Latest revision as of 09:55, 20 June 2011

There has been some confusion on the N900 Community Edition work in relation to the MeeGo project. This page helps to answer some of the questions that occasionally does pop up in order to clear the air.

Contents

What is the Community Edition work about?

From ARM/N900:

The Community Edition (CE) is an 'overlay' constructed above the current core MeeGo 1.2. The Community Edition project is working as a draft of a MeeGo handset image, to make possible the MeeGo development on your N900 hardware. Being a draft it will not take into account all features commonly present in a handset OS. Flashed with this edition N900 will be usable as a primary phone device for a developer/hacker person.

What does the overlay mean in practice?

Think of the CE effort as a vendor that wants to take MeeGo 1.2 and productize this and put this on a device. How will they do this?
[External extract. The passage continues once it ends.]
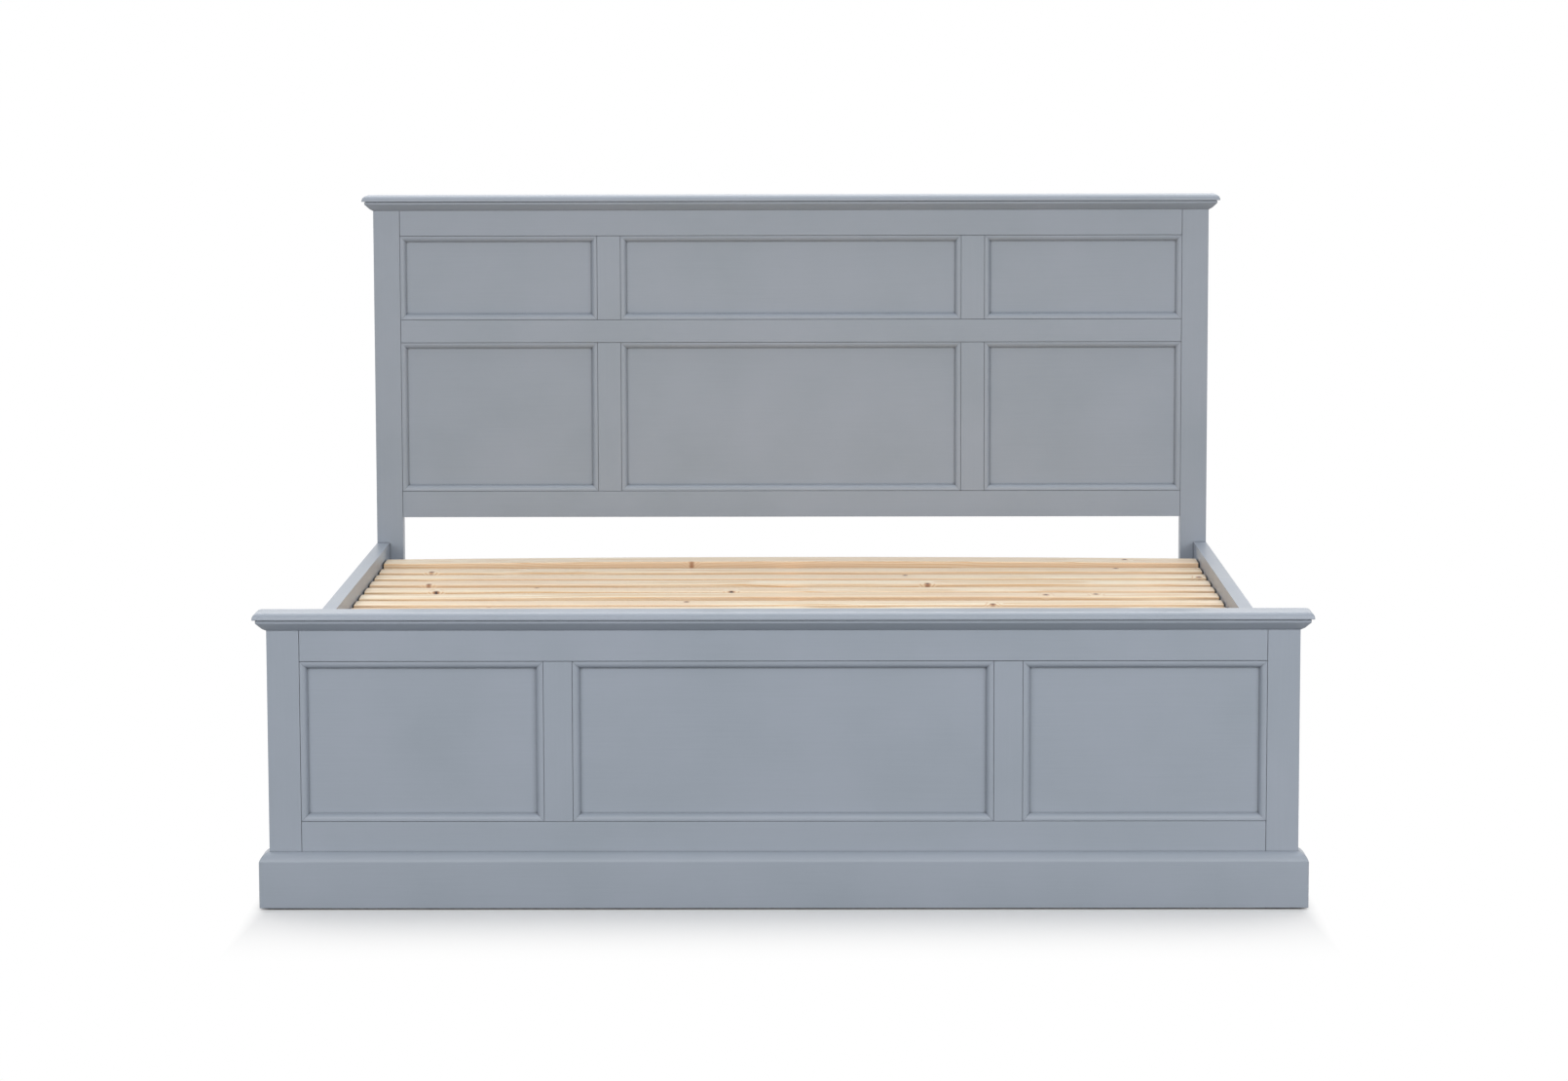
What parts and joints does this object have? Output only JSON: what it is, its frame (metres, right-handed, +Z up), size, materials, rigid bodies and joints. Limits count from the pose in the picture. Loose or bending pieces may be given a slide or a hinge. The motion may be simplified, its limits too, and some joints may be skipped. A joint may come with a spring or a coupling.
{
  "type": "bed frame",
  "caption": "Painted panelled bed frame with capped headboard and footboard, side rails, centre support on levelling feet and a lift-out deck of pine slats.",
  "frame": {"origin": "on the floor, in the middle of the overall width and length", "axes": "+X to the right as seen from the foot end, +Y towards the headboard, +Z up"},
  "size_m": [1.978, 2.164, 1.25],
  "materials": {
    "painted_wood": "satin paint",
    "pine": "planed, unfinished",
    "zinc_steel": "zinc plated",
    "nylon": "moulded",
    "webbing": "woven polyester"
  },
  "bodies": {
    "frame": {"head_post_left": "painted_wood", "head_post_right": "painted_wood", "head_top_rail": "painted_wood", "head_mid_rail": "painted_wood", "head_bottom_rail": "painted_wood", "head_upper_muntins": "painted_wood", "head_lower_muntins": "painted_wood", "head_upper_panels": "painted_wood", "head_lower_panels": "painted_wood", "head_upper_beads": "painted_wood", "head_lower_beads": "painted_wood", "head_cap_board": "painted_wood", "head_cornice": "painted_wood", "foot_post_left": "painted_wood", "foot_post_right": "painted_wood", "foot_top_rail": "painted_wood", "foot_bottom_rail": "painted_wood", "foot_muntins": "painted_wood", "foot_panels": "painted_wood", "foot_beads": "painted_wood", "foot_cap_board": "painted_wood", "foot_cornice": "painted_wood", "foot_plinth": "painted_wood", "side_rail_left": "painted_wood", "side_rail_right": "painted_wood", "side_ledges": "painted_wood", "head_cross_rail": "painted_wood", "foot_cross_rail": "painted_wood", "centre_rail": "pine", "centre_rail_hangers": "zinc_steel", "centre_legs": "pine", "leg_bolts": "zinc_steel", "corner_brackets": "zinc_steel", "bracket_bolts": "zinc_steel", "threaded_inserts": "zinc_steel", "wood_screws": "zinc_steel", "floor_glides": "nylon"},
    "slat_deck": {"slat_01": "pine", "slat_02": "pine", "slat_03": "pine", "slat_04": "pine", "slat_05": "pine", "slat_06": "pine", "slat_07": "pine", "slat_08": "pine", "slat_09": "pine", "slat_10": "pine", "slat_11": "pine", "slat_12": "pine", "slat_13": "pine", "slat_14": "pine", "slat_15": "pine", "slat_16": "pine", "slat_17": "pine", "slat_straps": "webbing"},
    "levelling_pad_front": {"levelling_pad_front": "nylon"},
    "levelling_stem_front": {"levelling_stem_front": "zinc_steel"},
    "levelling_pad_rear": {"levelling_pad_rear": "nylon"},
    "levelling_stem_rear": {"levelling_stem_rear": "zinc_steel"}
  },
  "joints": [
    {"name": "slat_deck_lift", "type": "slide", "parent": "frame", "child": "slat_deck", "axis": [0, 0, 1], "range_m": [0, 0.3]},
    {"name": "levelling_pad_front_slide", "type": "slide", "parent": "frame", "child": "levelling_pad_front", "axis": [0, 0, -1], "range_m": [-0.01, 0.015]},
    {"name": "levelling_stem_front_turn", "type": "hinge", "parent": "levelling_pad_front", "child": "levelling_stem_front", "pos_m": [0, -0.338, 0.04], "axis": [0, 0, -1], "range_deg": [-2885, 4325]},
    {"name": "levelling_pad_rear_slide", "type": "slide", "parent": "frame", "child": "levelling_pad_rear", "axis": [0, 0, -1], "range_m": [-0.01, 0.015]},
    {"name": "levelling_stem_rear_turn", "type": "hinge", "parent": "levelling_pad_rear", "child": "levelling_stem_rear", "pos_m": [0, 0.362, 0.04], "axis": [0, 0, -1], "range_deg": [-2885, 4325]}
  ],
  "couplings": [
    {"joint": "levelling_stem_front_turn", "follows": "levelling_pad_front_slide", "rad_per_m": 5026.5},
    {"joint": "levelling_stem_rear_turn", "follows": "levelling_pad_rear_slide", "rad_per_m": 5026.5}
  ]
}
  • They'll take the MeeGo 1.2 release (and subsequent update releases) binary packages
  • They will add hardware adaptation packages for their device
  • They will add patches to MeeGo 1.2 source packages, as they can without risking compliance problems (if not breaking ABI/API, etc), according to section 2.2 of MeeGo compliance document, Platform Source Code Modification Policy.
  • They'll add their own applications/packages/differentation

This will typically be stored in a repository and images made by the usage of MeeGo 1.2 repositories + the vendor repository.
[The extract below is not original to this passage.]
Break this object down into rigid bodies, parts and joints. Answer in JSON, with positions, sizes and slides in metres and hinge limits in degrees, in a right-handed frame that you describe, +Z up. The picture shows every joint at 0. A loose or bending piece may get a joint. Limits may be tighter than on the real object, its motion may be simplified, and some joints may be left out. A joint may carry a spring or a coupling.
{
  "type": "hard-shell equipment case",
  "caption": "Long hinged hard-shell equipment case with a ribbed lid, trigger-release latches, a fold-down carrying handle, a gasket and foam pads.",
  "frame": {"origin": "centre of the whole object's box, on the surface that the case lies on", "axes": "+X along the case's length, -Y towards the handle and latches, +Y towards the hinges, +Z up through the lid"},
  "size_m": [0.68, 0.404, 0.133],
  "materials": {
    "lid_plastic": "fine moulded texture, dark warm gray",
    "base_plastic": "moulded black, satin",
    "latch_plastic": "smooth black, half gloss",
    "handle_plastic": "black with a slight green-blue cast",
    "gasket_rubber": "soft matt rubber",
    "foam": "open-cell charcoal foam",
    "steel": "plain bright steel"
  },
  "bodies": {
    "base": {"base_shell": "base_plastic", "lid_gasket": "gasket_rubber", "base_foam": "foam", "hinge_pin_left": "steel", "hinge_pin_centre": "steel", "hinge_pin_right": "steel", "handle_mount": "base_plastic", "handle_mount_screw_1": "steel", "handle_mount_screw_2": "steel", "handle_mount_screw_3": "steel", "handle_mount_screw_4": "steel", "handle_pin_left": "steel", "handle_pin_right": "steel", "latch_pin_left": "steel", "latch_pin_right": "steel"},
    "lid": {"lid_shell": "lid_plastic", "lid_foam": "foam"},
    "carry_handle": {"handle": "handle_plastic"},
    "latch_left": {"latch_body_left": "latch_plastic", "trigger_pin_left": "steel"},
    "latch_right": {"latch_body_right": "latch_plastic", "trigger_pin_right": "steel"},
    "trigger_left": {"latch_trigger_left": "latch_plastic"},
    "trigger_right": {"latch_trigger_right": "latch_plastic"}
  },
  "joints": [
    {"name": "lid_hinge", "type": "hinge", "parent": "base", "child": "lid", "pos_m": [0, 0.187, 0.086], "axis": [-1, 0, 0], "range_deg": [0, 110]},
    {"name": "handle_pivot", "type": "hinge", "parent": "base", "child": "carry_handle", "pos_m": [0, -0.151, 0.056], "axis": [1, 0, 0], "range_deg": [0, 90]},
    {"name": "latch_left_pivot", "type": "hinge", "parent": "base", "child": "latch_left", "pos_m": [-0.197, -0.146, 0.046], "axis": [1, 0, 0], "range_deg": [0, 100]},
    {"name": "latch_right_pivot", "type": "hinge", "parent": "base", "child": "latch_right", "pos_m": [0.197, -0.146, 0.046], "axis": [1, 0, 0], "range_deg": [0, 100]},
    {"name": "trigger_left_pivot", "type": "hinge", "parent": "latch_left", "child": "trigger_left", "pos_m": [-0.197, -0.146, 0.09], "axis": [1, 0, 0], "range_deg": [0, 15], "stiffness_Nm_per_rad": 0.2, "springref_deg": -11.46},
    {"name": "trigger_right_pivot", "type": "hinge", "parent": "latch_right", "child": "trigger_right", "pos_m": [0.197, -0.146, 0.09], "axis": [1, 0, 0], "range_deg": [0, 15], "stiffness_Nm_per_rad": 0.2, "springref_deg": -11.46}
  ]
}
When images are made, the vendor's modifications should take priority over the original.

A typical vendor will not and should not have to rebuild entire MeeGo distribution and we do exactly the same as a vendor would, in CE.

Why don't you just submit the modifications back to MeeGo? Does this mean N900 Community Edition is a MeeGo fork?

We'd love to submit changes back, but there are many factors making this difficult:

  • For MeeGo 1.3, many of the components we've been applying bug fixes to (MeeGo Touch Framework), are no longer part/will not be part of MeeGo 1.3
  • For MeeGo 1.2, only bug fixes go in according to Software update process and after approval of a update release bug, fixes can go in.
  • Because of section 2.2 of the MeeGo compliance document, "Platform Source Code Modification Policy", we cannot submit to 1.3 and just reuse the packages from there in our repository as these packages will typically have updated versions (and due to compliance rules, we can't use those)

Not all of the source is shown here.